Developing novel methods for detecting interactions between STAT proteins and proposed inhibitors will allow for deconvolution of the STAT inhibitor landscape and further clarify the role of STAT proteins as inflammatory risk factors for cancer.

Background & Significance

Signal Transducer and Activator of Transcription (STAT) family proteins, especially STATs 1, 3 and 5 have been well-characterized with respect to their roles in cytokine signaling, inflammation and tumorigenesis47. This is especially prevalen within inflammatory conditions of the skin and in squamous cell carcinomas which have responded well to agents that block STAT signaling networks by targeting upstream kinases and receptors. While these types of ‘STAT signaling inhibitors’ continue to flood the scientific literature, the development of assays to determine if STAT inhibitors actually bind directly to STAT proteins are noticeably absent from the STAT signaling field48. Using a combination of modern chemical biology techniques, this project is focused on improving methodologies to characterize STAT inhibitors.

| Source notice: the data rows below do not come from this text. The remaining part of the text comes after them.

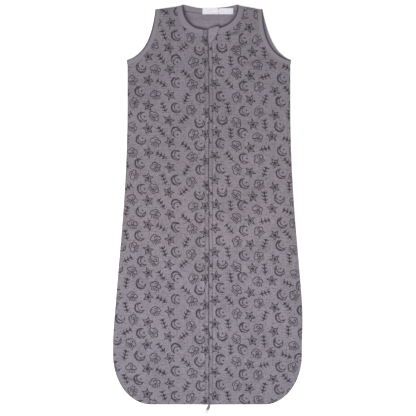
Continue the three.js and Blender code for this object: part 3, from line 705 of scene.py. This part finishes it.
def fold_lines(x, up):
    """Height of the folds left in the cloth: each is a bell curve across its line, and
    fades in over the first part of its length and out over the last."""
    height = np.zeros_like(x)
    for start, end, width, rise in FOLDS:
        start, way = np.array(start), np.subtract(end, start)
        length = np.linalg.norm(way)
        along = ((x - start[0]) * way[0] + (up - start[1]) * way[1]) / length**2
        off = ((x - start[0]) * way[1] - (up - start[1]) * way[0]) / length
        fade = smooth(along, -0.15, 0.35) * smooth(1 - along, -0.15, 0.35)
        height = height + rise * fade * np.exp(-((off / width) ** 2))
    return height


def crease_shade(x, up):
    """How much painted shade darkens the cloth in a fold: in step with the slope of the
    fold's side that falls towards the neck, up to a limit."""
    fall = fold_lines(x, up - 0.0005) - fold_lines(x, up + 0.0005)
    return np.clip(CREASE_SLOPE * fall, 0, CREASE_DARKEST)


def front_height(x, up, inset=0.0):
    """Height of the front's outer face: from the seam up to a plane that climbs from the
    hem to the neck, with the cloth's unevenness away from the seams and the zip."""
    row = shoulder_row(x, up)
    seam = seam_height(x, up)
    hem = ZIP_ROLL + (HEM_ROLL - ZIP_ROLL) * smooth(np.abs(x), 0.014, 0.030)
    fill = swell(x, up, inset, FRONT_ROLL, hem)
    plane = TOP_AT_HEM + (TOP_AT_NECK - TOP_AT_HEM) * row / LENGTH - inset
    free = smooth(np.abs(x), 0.012, 0.034) * smooth(row, 0, 0.02) * smooth(LENGTH - row, 0, 0.03)
    uneven = FRONT_UNEVEN * rumple(x, up) + fold_lines(x, up)
    return seam + (plane - seam) * fill + uneven * free * fill


def front_neck(grown, count=60):
    """Right half of the front's neck edge, grown outwards by an allowance."""
    return neck_curve(NECK_HALF, FRONT_NECK_DEPTH, NECK_ROUNDNESS, grown, count)


def beyond(line, across):
    """The part of a line that lies further across than a distance, starting on it."""
    height = np.interp(across, line[:, 0], line[:, 1])
    return np.concatenate([[[across, height]], line[line[:, 0] > across + 1e-6]])


def stray(up):
    """How far the band and its stitches stray sideways up the bag: two sine waves."""
    return 0.0004 * np.sin(up * 21) + 0.0002 * np.sin(up * 57 + 1)


def front_points(side, columns, rows):
    """A front panel's net: the band beside the zip, column by column, then a patch from
    the band to the side seam."""
    neck = beyond(front_neck(UNDER_BINDING), BAND_END)
    inner = np.array([[BAND_END, 0.0], neck[0]])
    plan = half_panel(inner, neck, 0.0, UNDER_BINDING, columns, rows)
    share = plan[:, :1, 1] / plan[-1, 0, 1]
    off, rise = BAND.T[:, None]
    top = BAND_TOP - (BAND_TOP - neck[0, 1]) * smooth(off, 0.008, 0.0155)
    up = share * top + TURN_IN * (rise < -0.0003) * (1 - share)
    slit = SLIT_HALF + (SLIDER_SLIT_HALF - SLIT_HALF) * (1 - smooth(up, 0.004, SLIDER_END))
    x = slit + off * (BAND_END - slit) / (BAND_END - SLIT_HALF)
    low, high = NECK_EDGE - np.array(BAND_FLAT)
    tame = 1 - smooth(up, low, high) * smooth(off, 0.0078, 0.0095)
    pucker = PUCKER * np.sin(up * 2 * np.pi / PUCKER_PITCH + 2 * np.sin(up * 40))
    lift = (rise + pucker * smooth(off, 0.002, 0.007)) * tame
    band_z = front_height(x, up) + lift
    panel = np.stack([plan[..., 0] * side, plan[..., 1],
                      front_height(plan[..., 0] * side, plan[..., 1])], -1)
    moved = x + stray(up) * side * (1 - smooth(off, 0.010, 0.0156))
    band = np.stack([moved * side, up, band_z], -1)
    points = np.concatenate([band, panel], 1)
    points[..., 1] += HEM_Y
    points[..., 2] += SEAM_GAP
    return points


def bend_open(piece):
    """Bakes the piece's placing into its mesh."""
    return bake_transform(piece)


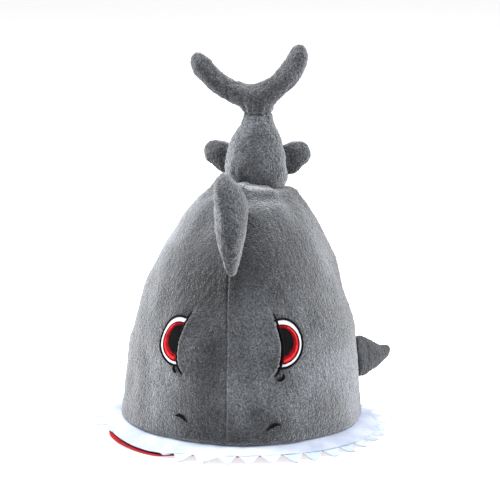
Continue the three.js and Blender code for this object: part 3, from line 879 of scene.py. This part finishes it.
# Pectoral fins: low on the sides, swept back, hollow upper edge and full lower edge
PECTORAL_SECTIONS = [
    (-10, -20, 26, 4.2, 0),
    (-2, -21, 27, 4.8, 0),
    (12, -20.5, 21.5, 6.4, 0),
    (26, -20, 12.5, 7.0, 0),
    (39, -18.5, 5.5, 6.6, 0),
    (50, -16.0, 1.5, 6.0, 0),
    (59, -13.5, -0.5, 5.2, 0),
]
FLATTENED = 0.7  # the left fin is pressed flat against the head
PRESSED_IN = 1.2
PECTORAL_CAP = {"left": 0.6, "right": 1.0}
fins = []
for _, word in SIDES:
    root = fin_frame(f"pectoral_{word}_flap", f"pectoral_{word}_filling")
    sections = rounded(PECTORAL_SECTIONS, 6)
    if word == "left":
        sections = [[*row[:3], row[3] * FLATTENED, row[4] + PRESSED_IN] for row in sections]
    fin = stuff(
        f"pectoral_fin_{word}",
        [loft(fin_rings(root, sections))],
        voxel=2.4,
        pinned=root_held(root, 12),
        seam=(root.at, root.across),
        cap=PECTORAL_CAP[word],
        nodes=[f"pectoral_{word}_{part}" for part in ("panel_top", "panel_under", "filling")],
        slot="dark_plush",
        # the darker copy paints shade on these fins
        material=SHADED,
    )
    fins.append((root, fin, "head", f"pectoral_{word}", -4, 9))

# Pelvic fins: small round flaps behind the sides of the stalk
PELVIC_SECTIONS = [
    (-9, -17, 10, 5.0, 0),
    (-2, -21, 12.5, 5.6, 0),
    (8, -19.5, 13.5, 7.0, 0),
    (17, -13, 13.5, 6.6, 0),
]
PELVIC_TIP = {"left": 12, "right": 9}
for _, word in SIDES:
    root = fin_frame(f"pelvic_{word}_flap", f"pelvic_{word}_filling")
    fin = stuff(
        f"pelvic_fin_{word}",
        [loft(fin_rings(root, rounded(PELVIC_SECTIONS, PELVIC_TIP[word])))],
        voxel=2.2,
        pinned=root_held(root, 8),
        seam=(root.at, root.across),
        cap=1.8,
        nodes=[f"pelvic_{word}_{part}" for part in ("panel_front", "panel_back", "filling")],
        slot="dark_plush",
    )
    fins.append((root, fin, "tail_stalk", f"pelvic_{word}", -3, 6))

# Tail stalk: height above its hinge, middle, half width, half depth
X, Y, Z = np.eye(3)
STALK = [
    (-21, 0.0, 28.0, 19),
    (-12, 0.0, 31.0, 21.4),
    (-3, 0.0, 31.8, 22),
    (8, 0.0, 30.6, 21.4),
    (18, 0.0, 28.0, 20),
    (28, 0.3, 25.0, 18),
    (35, 0.5, 21.6, 16.2),
    (41, 0.8, 17.4, 14.4),
    (46, 1.0, 15.4, 13.2),
    (50, 1.0, 14.7, 12.8),
    (54.5, 1.0, 14.4, 12.4),
]
stalk_rows = np.array(STALK)
stalk_rise = np.linspace(stalk_rows[0, 0], stalk_rows[-1, 0], 26)
stalk_rows = [np.interp(stalk_rise, stalk_rows[:, 0], column) for column in stalk_rows.T]
stalk_rings = [
    oval(TAIL + [shift, 0, rise], X, Y, wide, deep, 32, 0.94)
    for rise, shift, wide, deep in zip(*stalk_rows)
]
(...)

This project aims to develop novel in vitro and in vivo methods to probe interactions between STAT proteins and inhibitors. These assays will be used to confirm or de-validate published STAT inhibitors by determining whether or not they actually bind to STAT proteins or whether they exert their effects via inhibition of other related (or unrelated) protein targets. In this project, the ESR will

optimize biophysical assays for detecting interactions between STATs and small molecule inhibitors;

assess mechanisms of action for known STAT inhibitors and identify novel targets within the STAT signaling pathway;

aid in the identification and optimization of novel STAT inhibitors;

explore the utility of STAT inhibitors in inflammation and cancer prevention.